Halting Problem is Not Algorithmically Decidable
Theorem
Let $H: \N^2 \to \N$ be the function given by:
- $\map H {m, n} = 1$ if $m$ codes a URM program which halts with input $n$
- $\map H {m, n} = 0$ otherwise.
Then $H$ is not recursive.
Proof
We perform a proof by Cantor's Diagonal Argument.
Aiming for a contradiction, suppose $H$ is recursive.
Consider the universal URM computable function $\Phi_1: \N^2 \to \N$.
Let $f: \N \to \N$ be the function given by:
- $\map f n = \begin{cases}
\map {\Phi_1} {n, n} & : \map H {n, n} = 1 \\ 0 & : \text{otherwise} \end{cases}$
As $H$ is recursive, the relation $\map H {n, n} = 1$ is also recursive.
The universal function is recursive as all URM computable functions are recursive.
Also, $\map {\Phi_1} {n, n}$ is defined when $\map H {n, n} = 1$.
The constant $0$ is (primitive) recursive and always defined.
So $f$ is total, and by Combination of Recursive Functions it is also recursive.

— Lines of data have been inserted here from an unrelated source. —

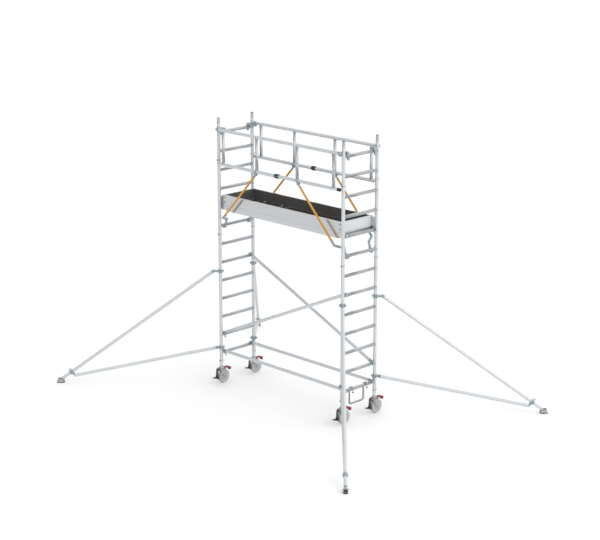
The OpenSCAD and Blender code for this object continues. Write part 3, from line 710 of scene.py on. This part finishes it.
def pedal_trim():
    """Rubber pad with cross ribs on the brake pedal."""
    made = Shape()
    back, front = Vector((0, PY - 0.158, 0.1098)), Vector((0, PY - 0.118, 0.1043))
    for i in range(5):
        p = back.lerp(front, i / 4)
        made.swept([Vector((PX - 0.025, p.y, p.z)), Vector((PX + 0.025, p.y, p.z))], 0.0021, 8)
    made.bar((PX - 0.0285, PY - 0.168, 0.1030), (PX + 0.0285, PY - 0.160, 0.1115))
    return made


def shoe_trim():
    """Ribbed brake shoe face and its retaining rivets."""
    made = Shape()
    for z in (0.0755, 0.0795, 0.0835, 0.0875, 0.0915):
        y = PY - 0.0675 - 0.003 * max(0.0, (z - 0.084) / 0.011)
        made.swept([Vector((PX - 0.016, y - 0.0006, z)), Vector((PX + 0.016, y - 0.0006, z))], 0.0013, 6)
    for way in (-1, 1):
        made.rivet((PX + way * 0.018, PY - 0.092, 0.118), (way, 0, 0), 0.0055)
    return made


def lever_trim():
    """Grip ribs of the red release lever."""
    made = Shape()
    start, end = Vector((0, PY + 0.146, 0.2290)), Vector((0, PY + 0.172, 0.2128))
    for i in range(4):
        p = start.lerp(end, i / 3)
        made.swept([Vector((PX - 0.022, p.y, p.z)), Vector((PX + 0.022, p.y, p.z))], 0.0019, 8)
    return made


def castor_pins():
    """Pivot heads of the release lever and the brake pedal, on the fork."""
    made = Shape()
    for way in (-1, 1):
        made.rivet((PX + way * 0.0246, PY + 0.075, 0.227), (way, 0, 0), 0.0055)
        made.rivet((PX + way * 0.012, PY - 0.093, 0.19), (way, 0, 0), 0.004)
    return made


def claw_trim(rung, direction):
    """Rivets, cheek ribs and latch of one brace claw; direction runs from the rung into the brace."""
    metal, latch = Shape(), Shape()
    d = Vector(direction).normalized()
    rung = Vector(rung)
    neck = rung + Vector((0, 0, 0.017))
    inward = 1 if d.x > 0 else -1
    for way in (-1, 1):
        metal.swept(arc(rung + Y * way * 0.021, X, Z, 0.0325, -12, 204, 12), 0.0022, 8)
        for along in (0.072, 0.100):
            metal.rivet(neck + along * d + Y * way * RIVET_SEAT, Y * way, 0.0052)
    start = neck + 0.052 * d
    metal.turned(start, d, [(0, 0.0236), (0.0008, 0.0252), (0.0045, 0.0252), (0.0055, 0.0236)], 28)
    hinge = rung + Vector((inward * 0.0305, 0, -0.010))
    tail = hinge + Vector((inward * 0.010, 0, -0.036))
    outline = [
        hinge + Vector((-0.006, 0, 0.008)),
        hinge + Vector((0.007, 0, 0.006)),
        tail + Vector((0.006, 0, 0.012)),
        tail + Vector((0.002, 0, -0.004)),
        tail + Vector((-0.006, 0, 0.0)),
    ]
    latch.prism([p - Y * 0.009 for p in outline], Y * 0.018)
    metal.helix(hinge + Y * 0.0125, Vector((inward * 0.004, 0, -0.026)), 0.0045, 6, 0.0009, 6)
    metal.turned(hinge - Y * 0.019, Y, band(0.0035, 0.0011, 0.038), 12)
    return metal, latch


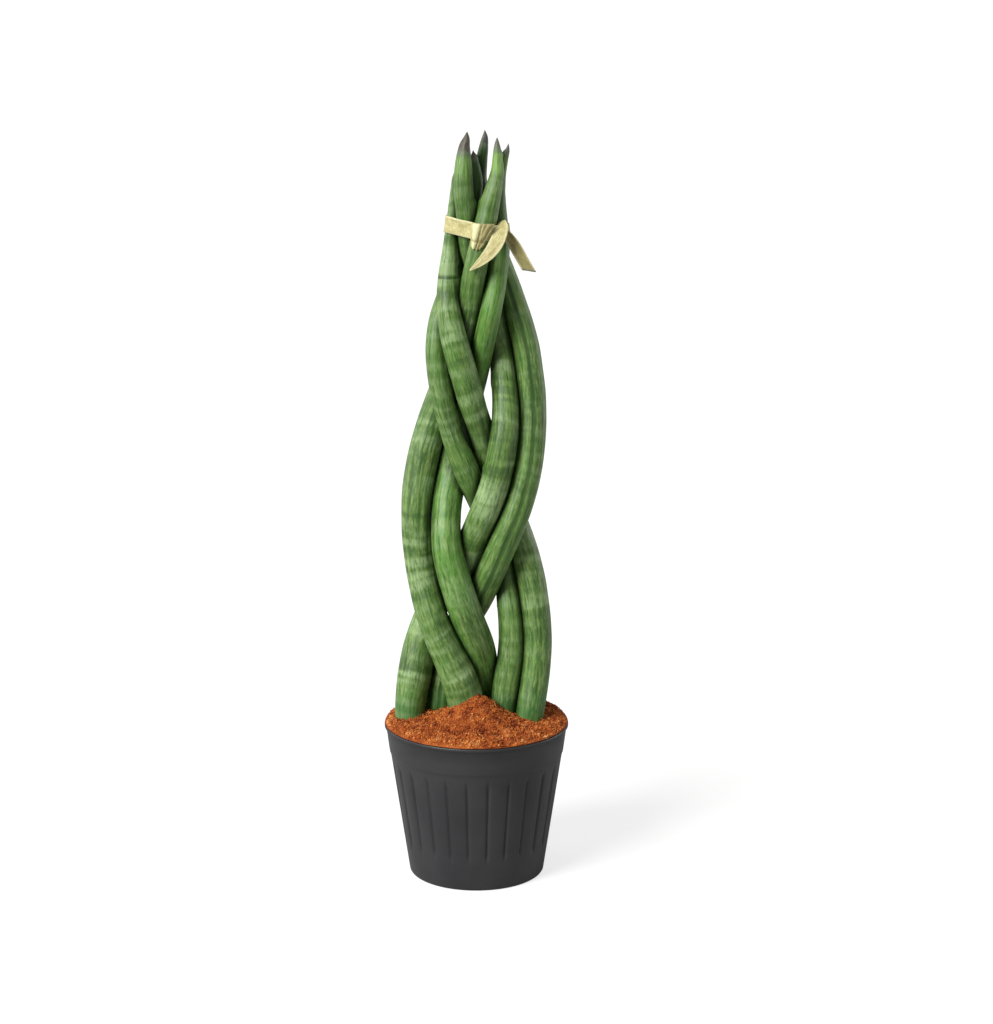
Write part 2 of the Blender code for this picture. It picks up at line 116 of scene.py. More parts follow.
class Maker:
    # adds nodes to a tree and joins them by name
    def __init__(self, tree):
        self.tree = tree

    def add(self, kind, **values):
        node = self.tree.nodes.new("ShaderNode" + kind)
        for key, value in values.items():
            if hasattr(node, key):
                setattr(node, key, value)
        return node

    def join(self, source, target):
        self.tree.links.new(source, target)

    def put(self, value, socket):
        if hasattr(value, "is_linked"):
            self.join(value, socket)
        else:
            socket.default_value = value

    def math(self, what, a, b=0.0, c=0.0):
        node = self.add("Math", operation=what)
        for value, socket in zip((a, b, c), node.inputs):
            self.put(value, socket)
        return node.outputs[0]

    def mapRange(self, value, low, high, toLow=0.0, toHigh=1.0):
        node = self.add("MapRange", interpolation_type="SMOOTHSTEP")
        given = {"Value": value, "From Min": low, "From Max": high, "To Min": toLow, "To Max": toHigh}
        for name, number in given.items():
            self.put(number, node.inputs[name])
        return node.outputs[0]

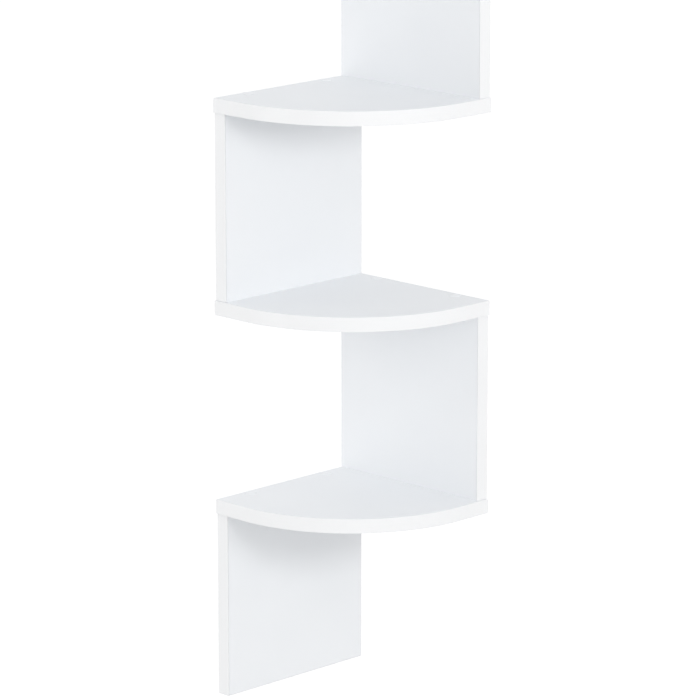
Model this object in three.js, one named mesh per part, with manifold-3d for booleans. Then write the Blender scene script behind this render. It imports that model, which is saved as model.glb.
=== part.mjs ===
// Corner shelf unit that climbs the corner of a room in a zig-zag: five shelves on six upright
// panels, which stand against the left wall and the right wall in turn. Millimetres, +Z up.
// The walls are the planes x = 0 (left) and y = 0 (right). The unit fills x > 0 and y < 0, its
// lowest end is z = 0, and the line where the walls meet is the Z axis.

import * as THREE from 'three';
import { mergeVertices } from 'three/addons/utils/BufferGeometryUtils.js';
import Module from 'manifold-3d';

// Boards, overall sizes with their edge bands on
const shelfCount = 5;
const boardThickness = 15;
const panelHeight = 193;
const shelfSide = 197;
const shelfEnd = 45; // straight end of a shelf, from the wall to where its round front starts
const panelSetback = 2; // the panels' front edges stand this far behind the ends of the shelves

// Edge bands on the front edges of the boards and on the unit's two free ends
const bandThickness = 1;
const glueLine = 0.1;

// Assembly screws, two down and two up through each shelf into the ends of the panels
const screwLength = 50;
const screwHeadRadius = 4.5;
const screwRimHeight = 0.4;
const screwCollarRadius = 2.5;
const screwCollarShort = 1; // the collar ends this far inside the shelf
const screwCoreRadius = 2.1;
const screwTipLength = 4;
const screwTipRadius = 0.9;
const screwHeadSink = 0.3;
const screwFromCorner = 45;
const screwFromFront = 40;
const socketRadius = 1.75; // hexagon socket, across corners
const socketDepth = 2.5;
const screwClearance = 0.3;
const pilotRelief = 2; // bore left free past the tip

// Self-adhesive cover caps on the screw heads that show from above
const capRadius = 6.5;
const capHeight = 0.6;
const capBevel = 0.4;

// Keyhole plates, let into the wall faces of the two highest panels
const plateLength = 46;
const plateWidth = 16;
const plateThickness = 1.5;
const plateFromTop = 45; // middle of the plate, below the top end of its panel
const plateSink = 0.3;
const plateClearance = 0.3;
const keyholeRadius = 4.5;
const slotRadius = 2.3; // half the width of the slot that the wall screw's neck slides up
const slotRise = 8;
const wallHeadMargin = 1.5; // room round the wall screw's head behind the keyhole
const wallHeadDepth = 6;

// Wood screws that hold the keyhole plates
const plateScrewSpacing = 32;
const plateScrewLength = 11;
const plateScrewHeadRadius = 2.8;
const plateScrewRimHeight = 0.2;
const plateScrewRadius = 1.4;
const plateScrewTipLength = 2;
const plateScrewTipRadius = 0.3;
const crossLength = 3;
const crossWidth = 0.8;
const crossDepth = 0.8;

// How far a cutter runs past the face that it cuts
const cutOverrun = 1;

// Facets
const shelfSegments = 16; // half the facets of a shelf's round front
const plateSegments = 6; // half the facets of a round end of a keyhole plate
const turnSegments = 14;
const capSegments = 24;
const socketSides = 6;

const panelCount = shelfCount + 1;
const panelWidth = shelfSide - panelSetback;
const pitch = panelHeight + boardThickness;
const boardMiddle = boardThickness / 2;
const bandedEdge = bandThickness + glueLine;

const wasm = await Module();
wasm.setup();

// Materials, by piece
const finishes = {
  board: { color: 0xf1f3f5, roughness: 0.5, metalness: 0 },
  band: { color: 0xf6f7f8, roughness: 0.45, metalness: 0 },
  cap: { color: 0xf4f5f6, roughness: 0.5, metalness: 0 },
  screw: { color: 0xb9bcc0, roughness: 0.35, metalness: 1 },
  plate: { color: 0xc2c4c6, roughness: 0.4, metalness: 1 },
};

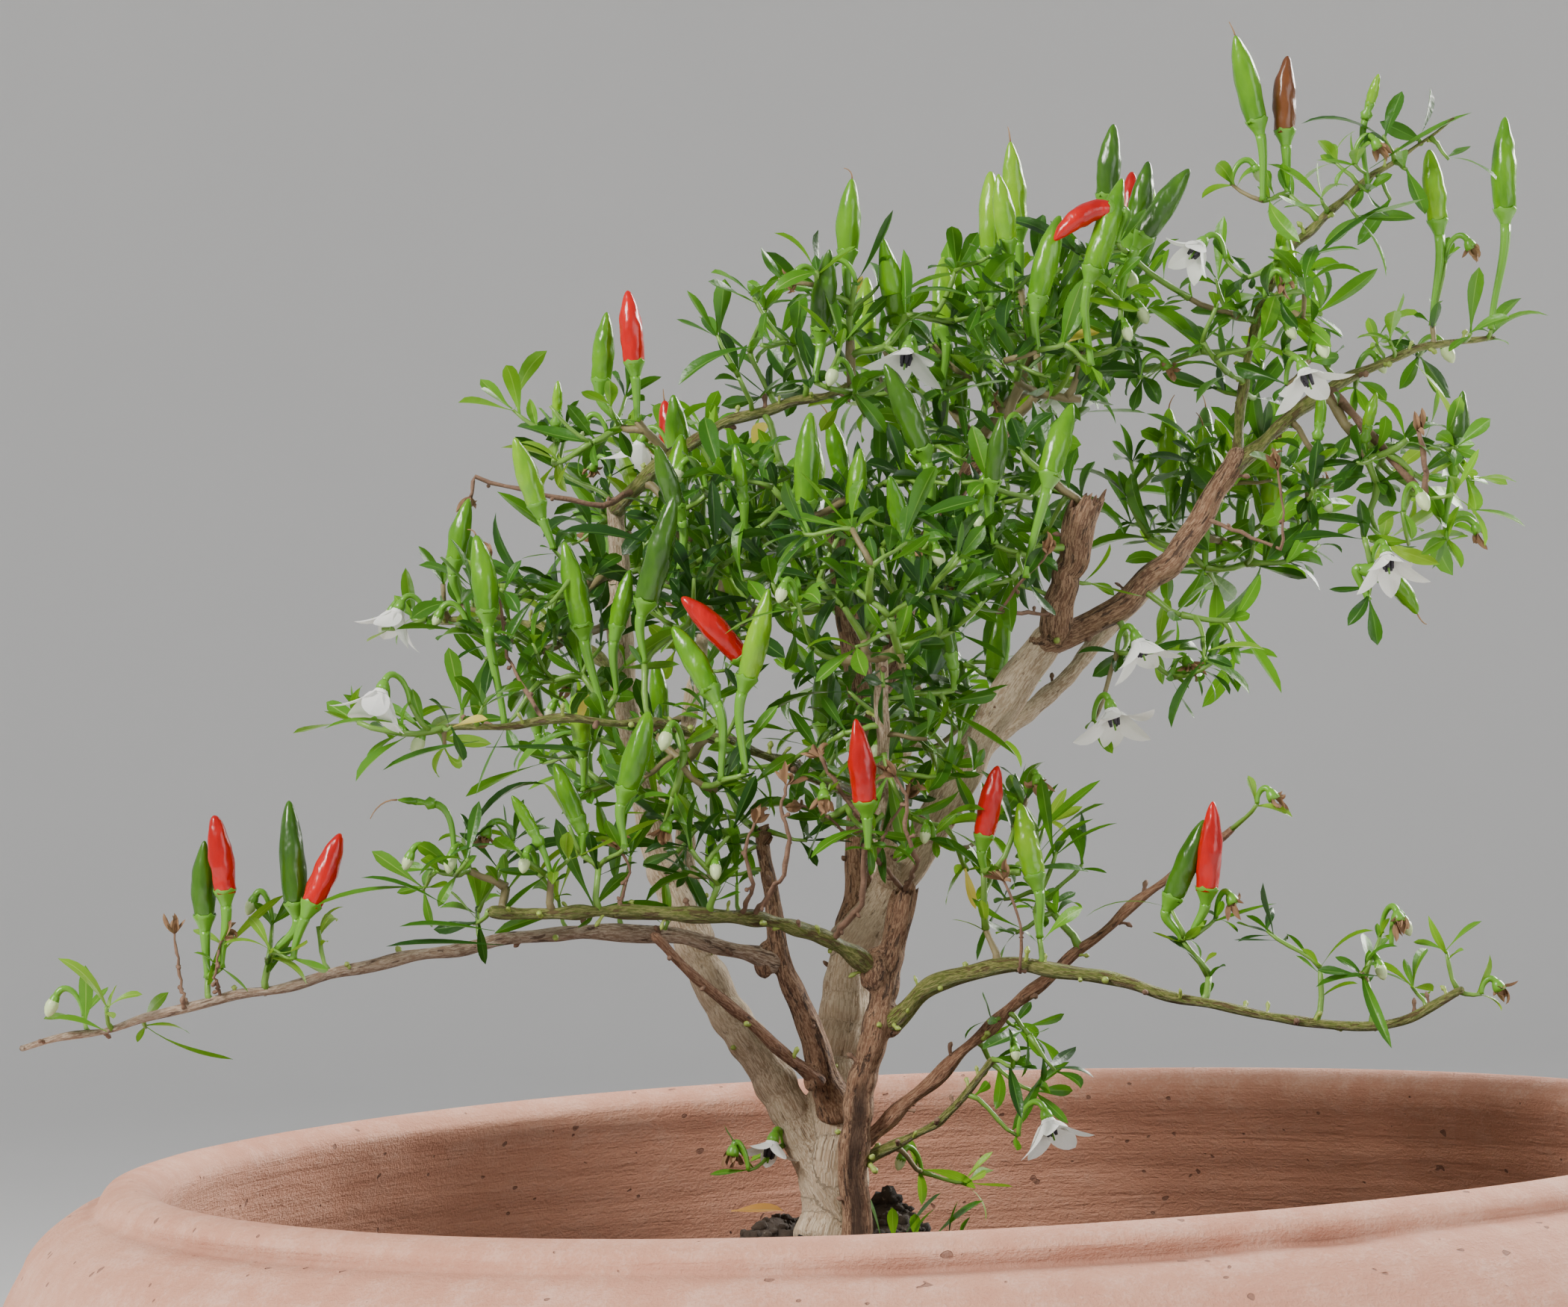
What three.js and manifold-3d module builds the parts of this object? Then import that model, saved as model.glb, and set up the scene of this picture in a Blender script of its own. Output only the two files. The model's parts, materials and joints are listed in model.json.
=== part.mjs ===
// A bird's-eye chilli plant, grown as a small tree, in a hand-thrown terracotta pot.
//
// The object is modelled in its own frame at its real size, in millimetres: +Z is up, the origin is
// the centre of the pot's flat underside, -Y is the front of the plant, and +X is to its right.
// The pot, the soil, the trunk, every main bough and every mass of foliage is one closed solid.

import * as THREE from "three";
import { mergeVertices } from "three/addons/utils/BufferGeometryUtils.js";
import Module from "manifold-3d";

const wasm = await Module();
wasm.setup();

// ---------------------------------------------------------------- driving dimensions
const POT_HEIGHT = 340;
const CREST_RADIUS = 210;      // the top of the rolled lip
const BELLY_RADIUS = 247;      // the widest part, a little below the lip
const FOOT_RADIUS = 148;       // the flat underside
const DRAIN_RADIUS = 13;       // the hole through the floor
const FLOOR_THICKNESS = 15;
const WALL_THICKNESS = 17;
const POT_SEGMENTS = 28;

const SOIL_DROP = 57;          // from the crest down to the soil at the wall
const GROUND = 315;            // height of the soil under the trunk, where its flat cut is
const MOUND_RADIUS = 46;       // the heap of soil about the trunk
const MOUND_FLAT = 17;         // the level top of that heap, which the trunk stands on
const SOIL_LUMP = 1.6;

const TRUNK_FOOT = [-26, 0, GROUND];
const ROOT_FLARE = 2.6;        // added to the trunk's radius at its foot
const FLARE_HEIGHT = 9;
const STEP_LENGTH = 20;        // along a bough, from one ring of its surface to the next
const THICK = 3.5;             // a bough thicker than this has more sides
const GAP = 0.3;               // between solids that touch
const SLACK = 0.08;            // how far a cut surface may be simplified

// ---------------------------------------------------------------- materials
const paint = (color, roughness) => new THREE.MeshStandardMaterial({ color, roughness, metalness: 0 });
const TERRACOTTA = paint(0xc98a74, 0.85);
const SOIL = paint(0x2b2420, 0.95);
const GREY_BARK = paint(0x9a8674, 0.8);
const BROWN_BARK = paint(0x6b4636, 0.75);
const GREEN_STEM = paint(0x7b8a3e, 0.6);
const FOLIAGE = paint(0x3f7a2a, 0.5);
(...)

It follows immediately that the function $g: \N \to \N$ given by:
- $\map g n = \map f n + 1$
is also recursive.
So by Universal URM Computable Functions there exists some $e \in \N$ such that:
- $\forall n: \map g n = \map {\Phi_1} {e, n}$
that is, the URM program coded by $e$ computes $g$.
Hence:
- $\map g e = \map {\Phi_1} {e, e}$
But since $e$ codes a URM program which halts with input $e$, we have:
- $\map H {e, e} = 1$
and so:
- $\map f e = \map {\Phi_1} {e, e}$
Therefore, by definition of $g$, we have:
- $\map g e = \map {\Phi_1} {e, e} + 1$
This contradiction arose because we assumed that $H$ is recursive.
Hence the result.
$\blacksquare$